An alloy is a metal which is comprised of two or more metals. These metals are stable and have some level of solubility together; otherwise, they would not form an alloy and would exist as a heterogeneous combination. Metals are combined in a variety of compositions to form an alloy. The variance in compositions leads to a variance in properties.
Two alloys that are widely used as solders in the electronics industry are Sn63 and SAC305. Sn63 refers to an alloy with the composition of 63%Sn and 37%Pb. This alloy is a homogeneous mixture of the two metals, so, when alloyed, the individual metals cannot be seen with the naked eye. SAC305 is a mixture of three different metals: 96.5%Sn, 3.0%Ag, and 0.5%Cu. The “305” in SAC305 comes from the 3.0% Ag (the 30 in 305) and the 0.5% Cu (the 5 in 305). The remaining balance of the alloy is Sn, which, in this case, is 96.5% of the alloy. However, "SAC" is a general term. So, when someone refers to SAC alloys, they would need to specify which SAC alloy they were referring to, as the composition of the Sn, Ag, and Cu can vary.
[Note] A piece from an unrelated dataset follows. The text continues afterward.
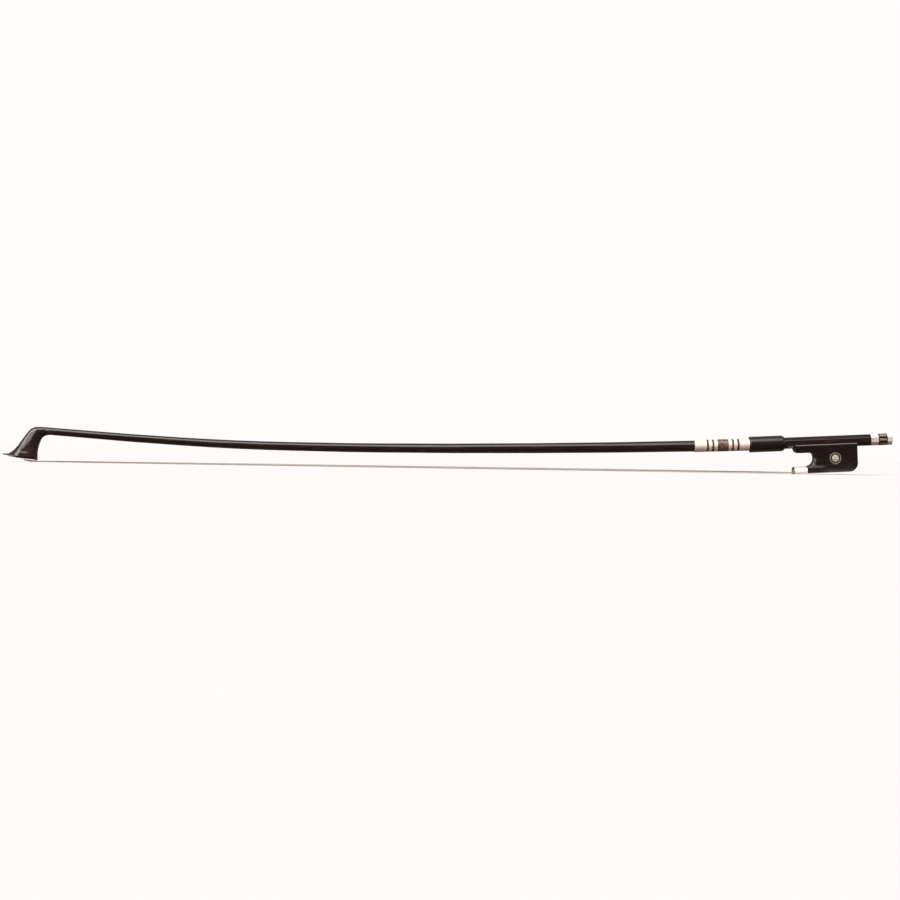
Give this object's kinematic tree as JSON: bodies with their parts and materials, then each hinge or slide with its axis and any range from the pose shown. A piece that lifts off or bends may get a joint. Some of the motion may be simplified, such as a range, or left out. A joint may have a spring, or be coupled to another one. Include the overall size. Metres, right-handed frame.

The different metals (elements) used in the alloy dictate the alloy’s properties. For example, Bi is very brittle. So, when adding Bi to an alloy, it can become more brittle, but it will also lower the melting temperature, which is desirable for a lot of applications. There are pros and cons for each elemental addition which, depending on the application, can be accounted for by adjusting the alloy ratio.